Aidan looks away from me and smiles. "I'm not gonna tell you," he says. "I wouldn't answer that."
"You showed your dick in that movie," I say, unloading the other barrel.
"You know, my wife says I did that," he says, unfazed, "but I don't remember doing that. In what scene?"
In the shower, I tell him. "You're washing, in profile, and you've got your dick hanging there."
"You see my dick? That's unbelievable."
What's unbelievable is that he doesn't remember.
"I'm of two minds about that," Quinn remarks. "On the one hand, I never wanna be naked in a movie in the American system; on the other hand, it's ridiculous that there's so much attention put on it. People should be naked all the time, because that's part of life."

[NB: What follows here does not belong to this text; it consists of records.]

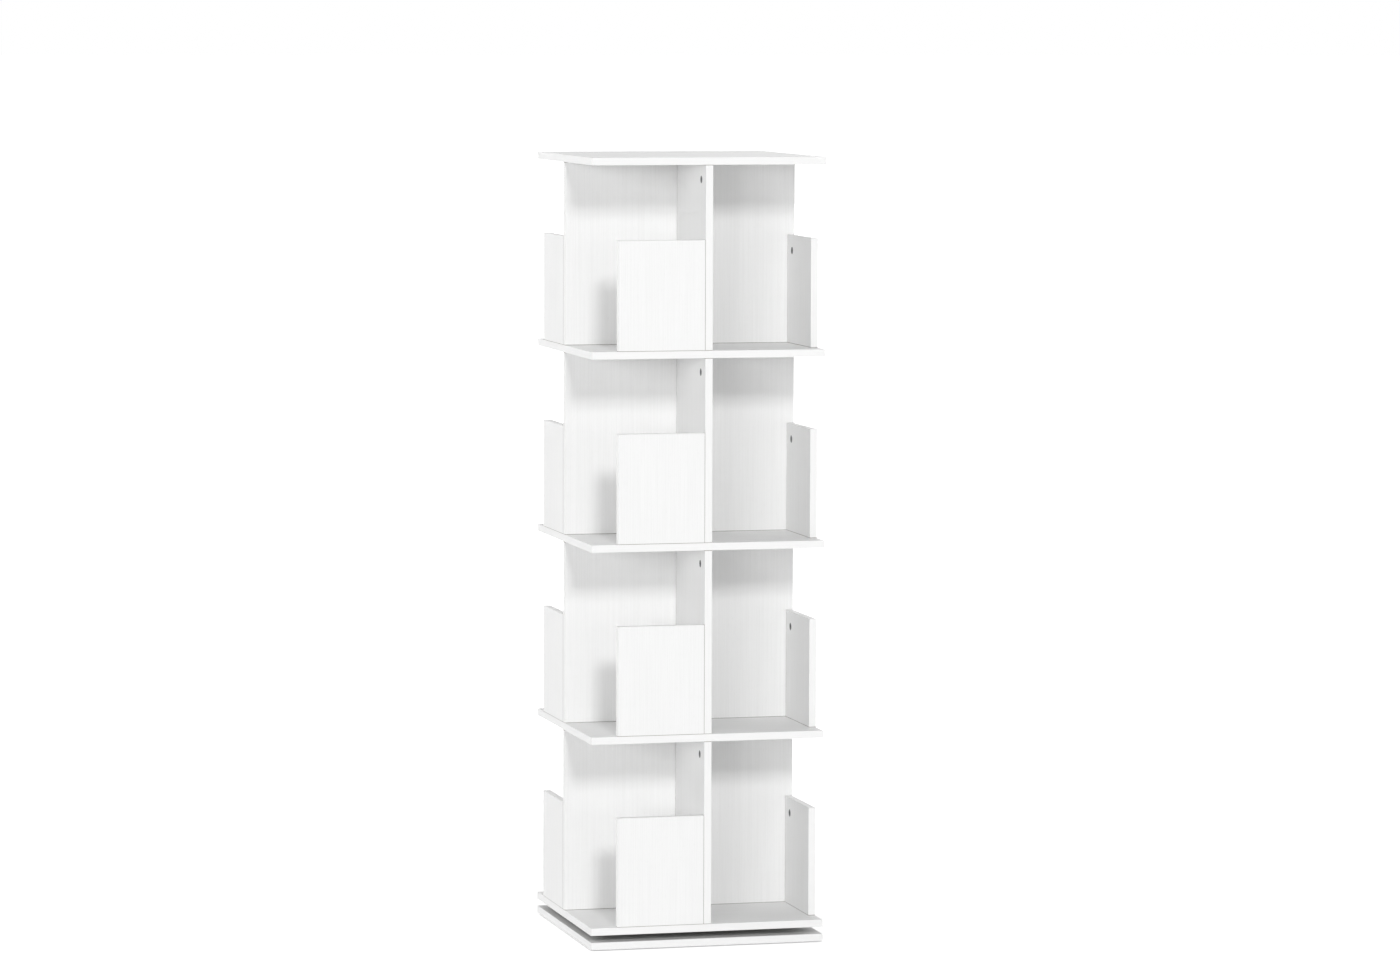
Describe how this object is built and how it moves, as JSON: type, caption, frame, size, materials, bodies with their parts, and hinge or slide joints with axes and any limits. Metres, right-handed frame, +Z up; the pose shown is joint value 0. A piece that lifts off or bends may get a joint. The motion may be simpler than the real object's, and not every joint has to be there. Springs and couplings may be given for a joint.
{
  "type": "revolving bookcase",
  "caption": "Tall square revolving bookcase: crossed dividers, shelves and low book stops in white board, on a ball-bearing turntable and a square base.",
  "frame": {"origin": "on the floor, on the vertical axis that the case turns about", "axes": "+Z up; -Y is the front, the side that shows a book stop left of its divider; +X to the right"},
  "size_m": [0.48, 0.48, 1.582],
  "materials": {
    "white_board": "white melamine-faced particle board with a fine embossed grain and white edge bands, satin",
    "ring_aluminium": "mill finish",
    "zinc": "die-cast zinc, satin",
    "plated_steel": "zinc-plated steel",
    "ball_steel": "polished steel",
    "nylon": "natural nylon",
    "glide_plastic": "moulded, matte",
    "beech": "raw beech"
  },
  "bodies": {
    "base": {"base_panel": "white_board", "base_ring_screws": "plated_steel", "foot_glide_front_left": "glide_plastic", "foot_glide_front_right": "glide_plastic", "foot_glide_rear_left": "glide_plastic", "foot_glide_rear_right": "glide_plastic", "turntable_outer_ring": "ring_aluminium"},
    "ball_cage": {"turntable_ball_cage": "nylon", "turntable_balls": "ball_steel"},
    "carousel": {"bottom_shelf": "white_board", "cams_1": "zinc", "cams_2": "zinc", "cams_3": "zinc", "cams_4": "zinc", "cross_dowels": "beech", "end_cam_bolts": "plated_steel", "end_dowels": "beech", "front_book_stop_1": "white_board", "front_book_stop_2": "white_board", "front_book_stop_3": "white_board", "front_book_stop_4": "white_board", "front_divider_1": "white_board", "front_divider_2": "white_board", "front_divider_3": "white_board", "front_divider_4": "white_board", "left_book_stop_1": "white_board", "left_book_stop_2": "white_board", "left_book_stop_3": "white_board", "left_book_stop_4": "white_board", "long_divider_1": "white_board", "long_divider_2": "white_board", "long_divider_3": "white_board", "long_divider_4": "white_board", "rear_book_stop_1": "white_board", "rear_book_stop_2": "white_board", "rear_book_stop_3": "white_board", "rear_book_stop_4": "white_board", "rear_divider_1": "white_board", "rear_divider_2": "white_board", "rear_divider_3": "white_board", "rear_divider_4": "white_board", "right_book_stop_1": "white_board", "right_book_stop_2": "white_board", "right_book_stop_3": "white_board", "right_book_stop_4": "white_board", "shelf_2": "white_board", "shelf_3": "white_board", "shelf_4": "white_board", "shelf_cam_bolts": "plated_steel", "shelf_dowels": "beech", "shelf_ring_screws": "plated_steel", "stop_cam_bolts": "plated_steel", "stop_dowels": "beech", "top_panel": "white_board", "turntable_inner_ring": "ring_aluminium"}
  },
  "joints": [
    {"name": "carousel_spin", "type": "hinge", "parent": "base", "child": "carousel", "pos_m": [0, 0, 0.024], "axis": [0, 0, 1], "continuous": true},
    {"name": "ball_cage_orbit", "type": "hinge", "parent": "base", "child": "ball_cage", "pos_m": [0, 0, 0.024], "axis": [0, 0, 1], "continuous": true}
  ],
  "couplings": [
    {"joint": "ball_cage_orbit", "follows": "carousel_spin", "ratio": 0.4805}
  ]
}
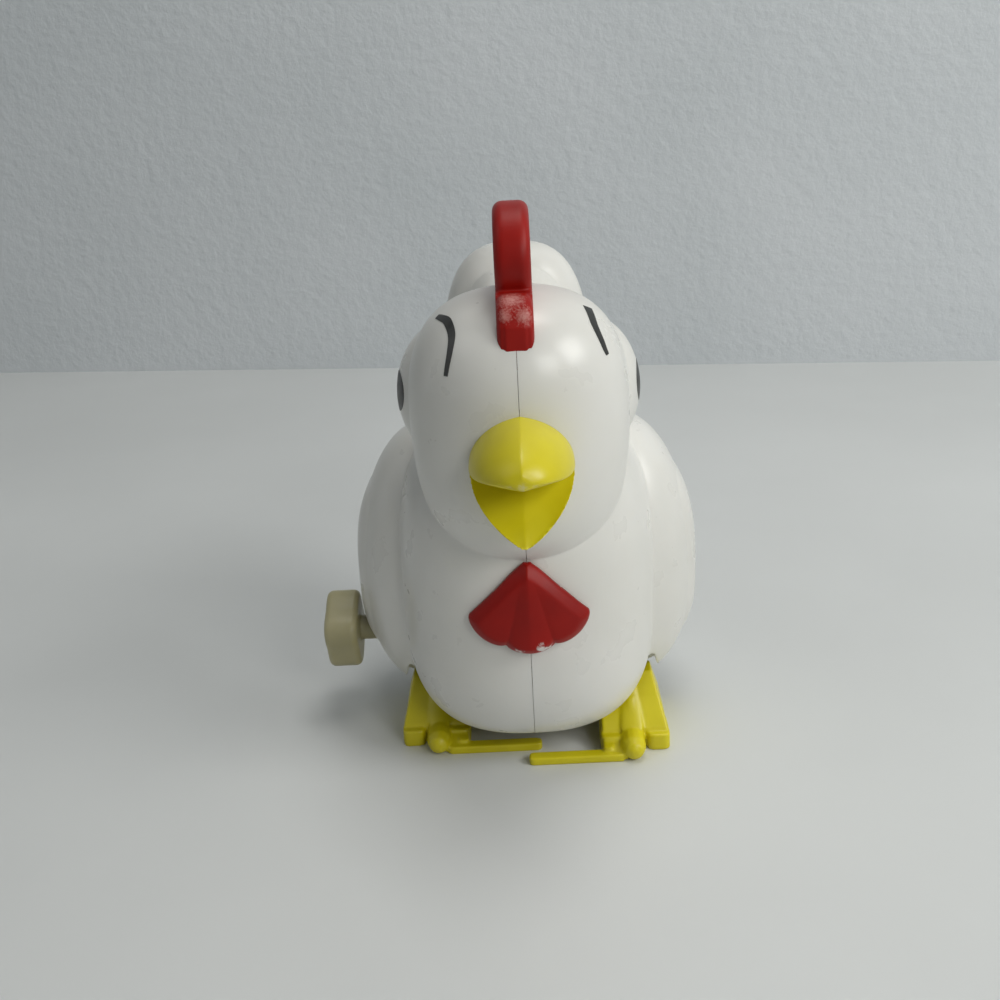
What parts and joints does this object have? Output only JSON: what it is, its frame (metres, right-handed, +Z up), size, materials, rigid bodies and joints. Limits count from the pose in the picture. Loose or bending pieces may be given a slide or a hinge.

And now with video there's pause, slow motion, single-frame, and you can print a still and fax it to your friends.
"Exactly," he says. "Exactly. My thing about looking good is that it should be the character. If I'm playing a character who's concerned about his body--an athlete, say--I'll get in shape. If I'm playing a character who doesn't or wouldn't, I don't. I almost never get in shape for a movie, even though I know it would be a good career move. I hate seeing movies where a poor fuckin' sharecropper in the '30s takes his shirt off and he's fuckin' cut, with a washboard stomach and perfectly chiseled muscles that no farmer would ever have, that you can only get from intensive workouts with a trainer, isolating muscles. It drives me crazy! On the other hand, if you're a leading man and you're good-looking, it's definitely a good career thing to do."